Second, the foundations for elevated grassroots participation in poverty alleviation in Botswana are already in existence and only require strengthening. I am referring to the existence of Village Development Committees (VDCs) all over the country, the empowerment of Local Councils to become the custodians of rural development and its administration, and the decentralised control of one of the major factors of production – land – through rural-based Land Boards. Concerning VDCs in particular, they could be turned into major organs of rural development by strengthening their role in the identification of community priorities, appraisal of government policy, development projects and assistance programmes.
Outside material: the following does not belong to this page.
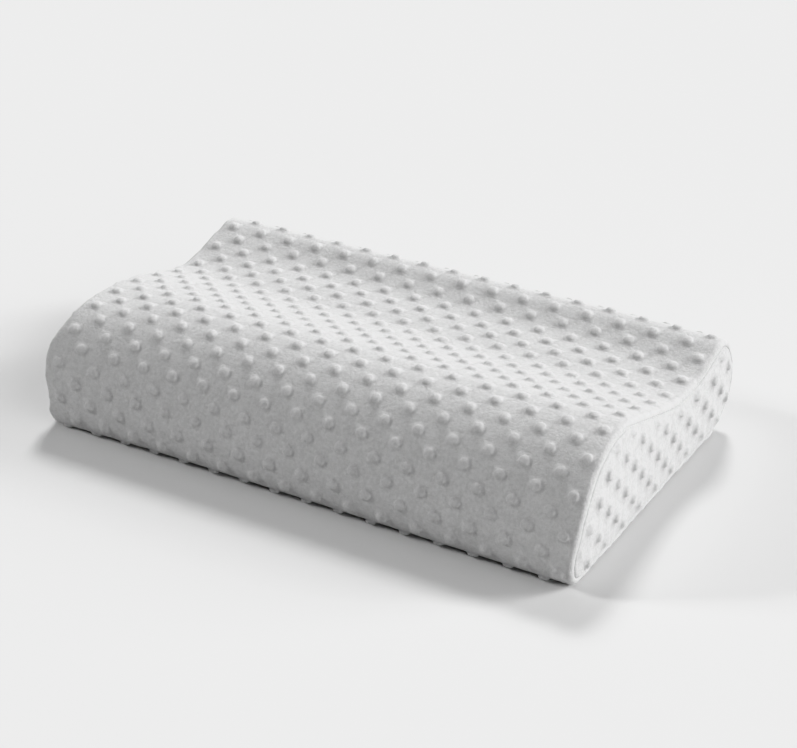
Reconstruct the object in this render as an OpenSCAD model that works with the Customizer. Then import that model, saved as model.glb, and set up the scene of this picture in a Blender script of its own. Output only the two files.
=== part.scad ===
// Contour bed pillow: a moulded foam core in a jersey liner and a zipped bubble-velour cover.
// Origin: centre of the underside. +X runs along the length, -Y is the high lobe's side, +Z is up.

/* [Pillow] */
// Length, end to end
length = 500; // [480:5:600]
// Depth, from the high lobe's front to the low lobe's back
depth = 300; // [280:2:330]
// Height of the high lobe, under the neck
high_h = 102; // [96:1:112]
// Height of the low lobe
low_h = 87; // [86:1:92]
// Height at the bottom of the hollow between the lobes
hollow_h = 72; // [66:1:76]
// Distance of the high lobe's crest from the front
high_in = 82; // [76:1:90]
// Distance of the hollow's lowest line from the back
hollow_in = 96; // [88:1:104]
// Distance of the low lobe's crest from the back
low_in = 31; // [26:1:31]

/* [Corner radii] */
// Front corner, where the high lobe meets the underside
front_r = 24; // [18:1:30]
// Crest of the high lobe
high_r = 75; // [65:1:80]
// Hollow between the lobes
hollow_r = 106; // [95:1:120]
// Crest of the low lobe
low_r = 25; // [24:1:28]
// Back corner, where the low lobe meets the underside
back_r = 46; // [43:1:46]

/* [Fabric layers] */
// Thickness of the cover fabric without its bubbles
cover_t = 2; // [1.6:0.1:2.2]
// Thickness of a seam's folded edges inside the cover
seam_t = 1; // [0.6:0.1:1]
// Width of a seam's folded edges
seam_w = 7; // [4:0.5:8]
// Thickness of the jersey liner
liner_t = 0.6; // [0.4:0.1:0.8]
// Thickness of the thread that closes the liner
liner_seam_t = 0.5; // [0.3:0.1:0.6]
// Clearance between one layer and the next
gap = 0.3; // [0.2:0.05:0.4]

/* [Zip] */
// Length of the zip between its stops
zip_len = 400; // [300:5:420]
// Direction that the zip faces, in degrees from straight back
zip_angle = -30; // [-35:1:-25]
// How far the cover is flattened where the zip is sewn in
zip_flat = 2.2; // [2.2:0.1:2.6]
// Half the width of the slot between the cover's two edges
slot_half = 6; // [5.5:0.1:7]
// Width of one tape
tape_w = 12.5; // [11:0.1:12.6]
// Thickness of the tapes
tape_t = 0.6; // [0.4:0.05:0.6]
// Half the gap between the two tapes
tape_gap = 1; // [1:0.1:1.5]
// Length of tape past each stop
tape_end = 14; // [8:1:16]
// Width of one half of the closed chain
coil_w = 2.95; // [2.5:0.05:3.2]
// Height of the chain above the tapes
coil_h = 1.9; // [1.6:0.1:2]
// Distance of each sewing line from the middle of the zip
stitch_y = 9; // [8:0.1:11]

/* [Slider] */
// Length of the slider
slider_len = 13; // [11:0.5:14]
// Half the slider's width across its nose
nose_half = 4.8; // [4.6:0.1:5]
// Half the slider's width at its tail
tail_half = 3.9; // [3.8:0.1:4.2]
// Thickness of each of the slider's plates
plate_t = 0.9; // [0.7:0.1:1]
// Radius of the pull's hinge bar
bar_r = 0.6; // [0.5:0.05:0.7]
// Width of the slider's crown, the arch that holds the pull
crown_w = 1.6; // [1.2:0.1:1.8]
// Length of the pull from its hinge
pull_len = 24; // [18:1:28]
// Width of the pull at its hinge
pull_w = 5.2; // [4.8:0.1:5.6]
// Width of the pull's grip
grip_w = 6.4; // [5:0.1:7]

/* [Label] */
// Width of the folded care label
label_w = 20; // [12:1:22]
// How far the label hangs out of the closing seam
label_h = 13; // [8:0.5:13.5]

/* [Hidden] */

// The profile as circles [y, z, radius] with a belt round them; a negative radius is a hollow.
circles = [
    [front_r - depth / 2, front_r, front_r],
    [high_in - depth / 2, high_h - high_r, high_r],
    [depth / 2 - hollow_in, hollow_h + hollow_r, -hollow_r],
    [depth / 2 - low_in, low_h - low_r, low_r],
    [depth / 2 - back_r, back_r, back_r]];

// Heights along the zip's own normal, counted from the profile's back corner arc
w_flat = -zip_flat;
w_tape = w_flat - cover_t;
w_coil = w_tape + coil_h;
w_top = w_coil + 0.2;
w_under = w_tape - tape_t - gap;
w_liner = w_under - plate_t - gap;
w_foam = w_liner - liner_t - liner_seam_t - gap / 2;

// Depths of the layers below the cover's outer surface
d_liner = cover_t + seam_t + gap;
d_lining = d_liner + liner_t;
d_foam = d_lining + liner_seam_t + gap / 2;

// Half lengths of the layers
x_cover = length / 2;
x_panel = x_cover - cover_t;
x_liner = x_panel - gap;
x_lining = x_liner - liner_t;
x_foam = x_lining - gap;
x_stop = zip_len / 2;
x_slot = x_stop + 5;
x_tape = x_stop + tape_end;
x_slider = x_stop - slider_len / 2 - gap;
x_neck = x_slider + 3.5;
x_pivot = x_slider - 0.5;
w_pivot = w_top + plate_t + 0.2 + bar_r;

// Direction of the belt's outward normal between two circles
function normal_angle(a, b) =
    atan2(b[1] - a[1], b[0] - a[0]) + acos((a[2] - b[2]) / norm([b[0] - a[0], b[1] - a[1]]));

// An angle moved by whole turns until it follows another one, down on a crest and up in a hollow
function following(a, from, down) = down ? from - ((from - a) % 360 + 360) % 360
    : from + ((a - from) % 360 + 360) % 360;

// The points of one circle's arc between the angles a0 and a1, grown outward by t
function arc(c, a0, a1, t) = let (n = ceil(abs(a1 - a0) / 5))
    [for (i = [0:n]) let (a = a0 + (a1 - a0) * i / n) [c[0], c[1]] + (c[2] + t) * [cos(a), sin(a)]];

// The whole profile, grown outward by t
function outline(t) = let (n = len(circles)) [
    for (i = [0:n - 1])
        let (c = circles[i],
            a0 = normal_angle(circles[(i + n - 1) % n], c),
            a1 = following(normal_angle(c, circles[(i + 1) % n]), a0, c[2] > 0))
        each arc(c, a0, a1, t)];

// One layer's cross-section: the profile shrunk by d and cut flat at height w under the zip
module section(d, w) {
    difference() {
        polygon(outline(-d));
        translate([circles[4][0], circles[4][1]]) rotate(zip_angle)
            translate([back_r + w, -60]) square([60, 120]);
    }
}

// The wall between two cross-sections
module ring(d, w, t) {
    difference() {
        section(d, w);
        section(d + t, w - t);
    }
}

// Extrudes a cross-section along the length, from x0 to x1
module along(x0, x1) {
    translate([x0, 0, 0]) rotate([90, 0, 90]) linear_extrude(x1 - x0) children();
}

// A copy for the right end, or the same thing mirrored to the left end
module at_end(left) {
    mirror([left ? 1 : 0, 0, 0]) children();
}

// The zip's frame: x along the zip, y across it and downwards, z out of the cover
module at_zip() {
    translate([0, circles[4][0], circles[4][1]]) rotate([zip_angle - 90, 0, 0])
        translate([0, 0, back_r]) children();
}

// The upper half of something on the zip, or the same thing mirrored to the lower half
module zip_half(upper) {
    at_zip() mirror([0, upper ? 1 : 0, 0]) children();
}

module foam_core() {
    color("lightyellow") along(-x_foam, x_foam) section(d_foam, w_foam);
}

module liner_sleeve() {
    color("whitesmoke") along(-x_liner, x_liner) ring(d_liner, w_liner, liner_t);
}

module liner_end(left) {
    color("whitesmoke") at_end(left)
        along(x_lining, x_liner) section(d_lining, w_liner - liner_t);
}

module liner_seam(left) {
    color("white") at_end(left)
        along(x_lining - 3, x_lining) ring(d_lining, w_liner - liner_t, liner_seam_t);
}

module cover_wrap() {
    color("gainsboro") difference() {
        along(-x_cover, x_cover) ring(0, w_flat, cover_t);
        at_zip() translate([-x_slot, -slot_half, w_tape - 1])
            cube([2 * x_slot, 2 * slot_half, cover_t + zip_flat + 2]);
    }
}

module cover_end(left) {
    color("white") at_end(left)
        along(x_panel, x_cover) section(cover_t, w_tape);
}

module cover_seam(left) {
    color("lightgray") at_end(left)
        along(x_panel - seam_w, x_panel) ring(cover_t, w_tape, seam_t);
}

// The short seam that closes the cover between the zip and one end
module closing_seam(left) {
    color("lightgray") at_end(left) at_zip()
        translate([x_tape + 2, -2.5, w_tape - seam_t])
            cube([x_panel - seam_w - x_tape - 4, 5, seam_t]);
}

// A folded ribbon that hangs out of the left closing seam and lies on the cover
module care_label() {
    color("white") at_end(true) at_zip()
        translate([(x_tape + x_panel - seam_w - label_w) / 2, 0, w_flat + 0.1])
            cube([label_w, label_h, 0.4]);
}

module zip_tape(upper) {
    color("silver") zip_half(upper)
        translate([-x_tape, tape_gap, w_tape - tape_t]) cube([2 * x_tape, tape_w, tape_t]);
}

module zip_coil(upper) {
    color("whitesmoke") zip_half(upper)
        translate([-x_stop + 4, 0.05, w_tape]) cube([x_neck - 2.3 + x_stop - 4, coil_w, coil_h]);
}

module zip_stitching(upper) {
    color("white") zip_half(upper)
        translate([-x_slot, stitch_y - 0.4, w_flat]) cube([2 * x_slot, 0.8, 0.3]);
}

module zip_top_stop(upper) {
    color("silver") zip_half(upper)
        translate([x_stop, tape_gap + 0.1, w_tape]) cube([3, 3, coil_h]);
}

module zip_bottom_stop() {
    color("silver") at_zip()
        translate([-x_stop, -coil_w, w_tape]) cube([3.6, 2 * coil_w, coil_h]);
}

// The slider's outline from above, its nose towards +x
module slider_outline() {
    polygon([[-slider_len / 2, -tail_half], [-slider_len / 2, tail_half],
        [0.5, nose_half], [slider_len / 2, nose_half],
        [slider_len / 2, -nose_half], [0.5, -nose_half]]);
}

// The way through the slider: one lane at the tail and two round the neck at the nose
module slider_lanes() {
    lane = coil_w + gap;
    polygon([[-slider_len, -lane], [-slider_len, lane],
        [0.5, nose_half - 0.8], [slider_len, nose_half - 0.8],
        [slider_len, 0.8 - nose_half], [0.5, 0.8 - nose_half]]);
}

module zip_slider() {
    color("silver") at_zip() translate([x_slider, 0, 0]) {
        translate([0, 0, w_top]) linear_extrude(plate_t) slider_outline();
        translate([0, 0, w_under - plate_t]) linear_extrude(plate_t) slider_outline();
        translate([0, 0, w_tape + gap]) linear_extrude(w_top - w_tape - gap) difference() {
            slider_outline();
            slider_lanes();
        }
        translate([1.5, gap - tape_gap, w_under]) cube([4, 2 * (tape_gap - gap), w_top - w_under]);
        translate([x_pivot - x_slider, crown_w / 2, w_pivot]) rotate([90, 0, 0])
            linear_extrude(crown_w) crown_outline();
    }
}

// The crown seen from the side: a half ring round the pull's hinge, on two short legs
module crown_outline() {
    r_in = bar_r + 0.7;
    r_out = r_in + 1.2;
    leg = w_pivot - w_top - plate_t;
    difference() {
        union() {
            circle(r_out);
            translate([-r_out, -leg]) square([2 * r_out, leg]);
        }
        circle(r_in);
        translate([-r_in, -leg]) square([2 * r_in, leg]);
        translate([-r_out, -leg - r_out]) square([2 * r_out, r_out]);
    }
}

module zip_pull() {
    eye_w = crown_w + 2 * gap;
    eye_x = bar_r + 2.6;
    grip_r = grip_w / 2;
    color("silver") at_zip() translate([x_pivot, 0, w_pivot]) mirror([1, 0, 0]) {
        rotate([90, 0, 0]) cylinder(h = pull_w, r = bar_r, center = true);
        translate([0, 0, -bar_r]) linear_extrude(2 * bar_r) difference() {
            union() {
                translate([0, -pull_w / 2]) square([eye_x + 2, pull_w]);
                polygon([[eye_x + 2, -pull_w / 2], [eye_x + 2, pull_w / 2],
                    [pull_len - grip_r, grip_r], [pull_len - grip_r, -grip_r]]);
                translate([pull_len - grip_r, 0]) circle(grip_r);
            }
            translate([0, -eye_w / 2]) square([eye_x, eye_w]);
            translate([pull_len - grip_r, 0]) circle(1.5);
        }
    }
}

$fn = 48;
foam_core();
liner_sleeve();
liner_end(true);  // liner_end_left
liner_end(false);  // liner_end_right
liner_seam(true);  // liner_seam_left
liner_seam(false);  // liner_seam_right
cover_wrap();
cover_end(true);  // cover_end_left
cover_end(false);  // cover_end_right
cover_seam(true);  // cover_seam_left
cover_seam(false);  // cover_seam_right
closing_seam(true);  // closing_seam_left
closing_seam(false);  // closing_seam_right
care_label();
zip_tape(true);  // zip_tape_upper
zip_tape(false);  // zip_tape_lower
zip_coil(true);  // zip_coil_upper
zip_coil(false);  // zip_coil_lower
zip_stitching(true);  // zip_stitching_upper
zip_stitching(false);  // zip_stitching_lower
zip_top_stop(true);  // zip_top_stop_upper
zip_top_stop(false);  // zip_top_stop_lower
zip_bottom_stop();
zip_slider();
zip_pull();
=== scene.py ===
"""Looks for the contour pillow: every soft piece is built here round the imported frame."""

import math

import bpy
import numpy as np
from mathutils import Matrix, Vector
from mathutils.geometry import delaunay_2d_cdt


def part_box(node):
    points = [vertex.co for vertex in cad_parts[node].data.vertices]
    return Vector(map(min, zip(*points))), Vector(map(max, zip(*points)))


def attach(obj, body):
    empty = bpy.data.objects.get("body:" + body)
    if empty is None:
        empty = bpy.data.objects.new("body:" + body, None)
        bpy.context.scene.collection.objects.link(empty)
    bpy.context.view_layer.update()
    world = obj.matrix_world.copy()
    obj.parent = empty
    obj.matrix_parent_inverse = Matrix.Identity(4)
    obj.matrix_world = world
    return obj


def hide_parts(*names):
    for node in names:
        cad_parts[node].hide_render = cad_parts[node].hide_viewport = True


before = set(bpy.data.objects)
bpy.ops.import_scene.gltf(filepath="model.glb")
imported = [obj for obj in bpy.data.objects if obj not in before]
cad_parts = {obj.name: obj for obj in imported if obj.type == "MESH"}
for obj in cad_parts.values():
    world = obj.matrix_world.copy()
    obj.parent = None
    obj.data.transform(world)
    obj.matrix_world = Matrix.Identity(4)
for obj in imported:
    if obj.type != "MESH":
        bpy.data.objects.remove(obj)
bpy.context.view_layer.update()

# Lengths here are in millimetres, and MM turns them into Blender's metres.
MM = 0.001
SIDES = ((-1, "left"), (1, "right"))
HALVES = ((-1, "upper"), (1, "lower"))

# ---------------------------------------------------------------- the pillow's profile
LOW, HIGH = (np.round(np.array(c) / MM, 1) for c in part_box("cover_wrap"))
HALF = HIGH[0]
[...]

Most important, VDCs should become major avenues for community mobilisation for the initiation of development programmes separate from those wholly supported by governmental and non-governmental organisations.
IV. Conclusion
To conclude, the future of poverty reduction in Botswana may as well lie with the strategy of citizen empowerment. However, the phrase citizen empowerment must be operationalised more broadly so as to place increased responsibility for development in the hands of civil society members and make them increasingly become the managers of their own destiny. This will position them at the centre of the poverty alleviation initiatives in terms of policy formulation, identification of programmes of actions and the actual implementation, administration and financing of the same.